Zero-Shot Learning
Zero-shot learning (ZSL) is a machine learning paradigm that addresses the challenge of classifying objects from unseen classes—those for which no training data is available. This is achieved by transferring knowledge from seen classes (for which data is available) using semantic information to bridge the gap between seen and unseen classes.
Zero-shot learning operates by leveraging semantic similarities between known and unknown classes. The model uses attributes, descriptions, or semantic embeddings of data classes to bridge the gap between seen and unseen data. For instance, if a model trained to recognize various animals is taught the attributes of mammals, it can potentially recognize an unseen mammal by correlating shared attributes even without direct training on that specific animal.
Different Zero Shot Learning Techniques
There are quite a few different techniques you can employ when it comes to ZSL:
- Attribute-Based Methods - These methods use human-defined attributes to describe the properties of classes. Attributes can include color, shape, and other visual features that help distinguish between classes.
- Embedding-Based Methods - These techniques use embeddings, such as word vectors or contextual embeddings, to represent classes in a high-dimensional space. The embeddings capture semantic relationships between words and can be used to infer the properties of unseen classes.
- Generative Models - Generative adversarial networks (GANs) and variational autoencoders (VAEs) are used to generate synthetic examples of unseen classes based on their semantic descriptions. These synthetic examples can then be used to train classifiers.
- Meta-Learning - Also known as "learning to learn," meta-learning techniques aim to extract transferable knowledge from auxiliary tasks to solve ZSL problems. These methods train on multiple tasks, dividing the training data into support (seen) and query (unseen) sets, which helps to transfer knowledge effectively.

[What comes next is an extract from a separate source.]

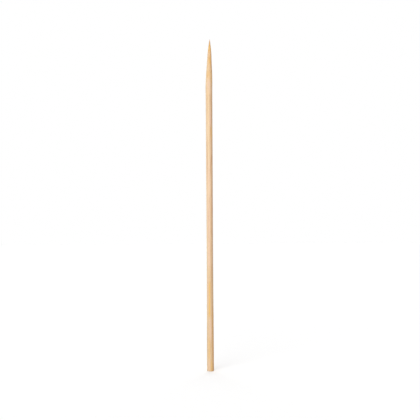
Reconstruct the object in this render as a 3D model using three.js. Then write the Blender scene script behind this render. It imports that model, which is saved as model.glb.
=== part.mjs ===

If you’re interested in learning more about the various ZSL methods, this research paper goes into great detail on the subject.
Benefits of Zero Shot Learning
- Scalability - ZSL models can generalize to new classes without requiring retraining, making them highly scalable and adaptable to new data without additional data collection or annotation effort.
- Efficiency - These models can reduce the need for extensive labeled datasets, which are costly and time-consuming to produce, thus streamlining the development process in machine learning applications.
- Flexibility - Zero-shot learning is versatile and can be applied across different domains such as image recognition, natural language processing, and more, demonstrating its utility in a wide range of AI tasks.
Drawbacks of Zero Shot Learning
- Hubness Problem - ZSL can lead to the hubness issue where certain data points become central "hubs" in semantic space, skewing classification results towards these frequent nearest neighbors.
- Semantic Loss - There is a risk of missing critical semantic features that are not captured during the training phase but are essential for accurately classifying new and diverse classes.
- Domain Shift - When the characteristics of the training data differ significantly from those of the test data, zero-shot learning models may perform poorly due to a mismatch in the feature distribution.
Key Takeaways
- Zero-shot learning represents a significant step towards creating more autonomous, adaptable AI systems that require less human supervision.
- The technique leverages deep semantic understanding, allowing models to process and classify information in ways that mimic human cognitive abilities.
- Continuing advances in this area are likely to address existing limitations, enhancing the capability of AI systems to perform reliably across increasingly diverse and dynamic environments.
Zero-shot learning represents a significant step towards more flexible, adaptable AI systems that can handle a broader range of tasks with less supervision. Its development continues to be a vibrant area of research, promising to further reduce the data dependency of machine learning models and enhance their applicability to real-world problems.